Как известно, балет и опера в России – дело государственное ("в имперский мягкий плюш…", – было сказано почти спустя столетие) и, кажется, ни одна из видных историку отраслей бескрайнего хозяйства не функционировала в любезном отечестве с таким продуманным ладом. Стоит сказать, что только по московским заведениям Императорских театров (а главные дела творились все-таки в столице) дважды в неделю типографским способом издавался информационный бюллетень (практически, собственная газета), входивший в самую суть вещей:
"Вследствие появления у артиста балетной труппы В. Никитина инфекционного заболевания, всякие сношения по службе в ИМПЕРАТОРСКИХ театрах с ним и с живущими в его квартире должны быть прекращены впредь до окончания карантина".
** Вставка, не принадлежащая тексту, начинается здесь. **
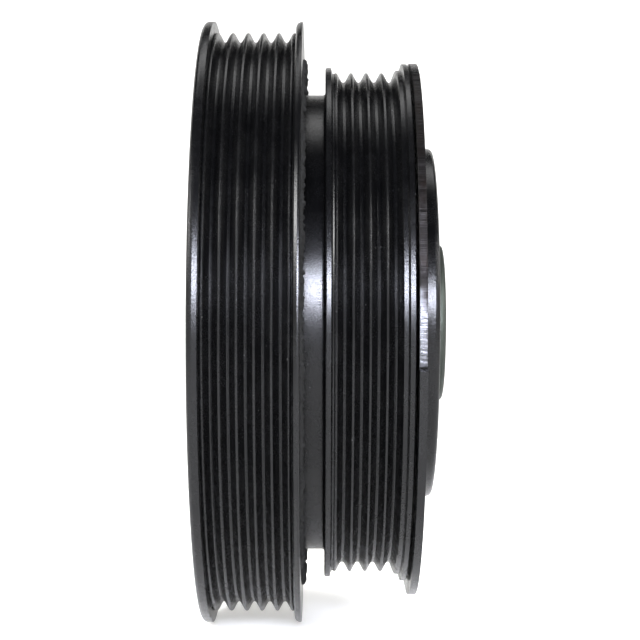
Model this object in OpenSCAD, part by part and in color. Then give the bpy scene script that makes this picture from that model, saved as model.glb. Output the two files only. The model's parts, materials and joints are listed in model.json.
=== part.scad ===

"Курьер драматической труппы Николай Парфешкин из разрешенного отпуска явился в срок".
"Портному Владимиру Редькину разрешен отпуск на родину с 12-го по 22-е сего Апреля с сохранением содержания, по домашним обстоятельствам".
Будущие оперные и балетные звезды готовились к своему поприщу в Петербургском и Московском Императорских театральных училищах, где были балетное отделение и драматические курсы; в свою очередь, в первом из них наличествовали мужские и женские классы. Мужское балетное отделение Московского училища (далее мы будем говорить в основном о нем) состояло из четырех классов: приготовительного (занимавшего два года) и трех годичных; таким образом, полное обучение продолжалось пять лет. Учебные занятия практически повторяли курс городского училища: Закон Божий, русский язык и литература, арифметика, история, география, чистописание и рисование. Задача заведения определяла реестр специальных предметов: танцы балетные, танцы бальные и характерные, мимика, исполнение балетов и дивертисментов; музыка, фехтование, военные приемы и хоровое пение. В балетное отделение принимались дети христианского вероисповедания, всех сословий, с 9 до 11 лет (в исключительных случаях разрешалось расширить этот диапазон на год), умеющие читать и писать по-русски. Обучение было бесплатным. Учащиеся постоянно бывали в Малом театре (где за ними была закреплена особая ложа). По окончании училища ставился экзаменационный спектакль, на котором присутствовали антрепренеры лучших театров; обычно свежеиспеченные актеры здесь же заключали первые в своей жизни ангажементы. Полная статистика по Театральному училищу до наших дней не дошла, но известно, что число одновременно обучающихся воспитанников не превышало нескольких десятков. И здесь мы неожиданно ("мало в нем было линейного") должны вернуться к вопросу о годе рождения нашего героя.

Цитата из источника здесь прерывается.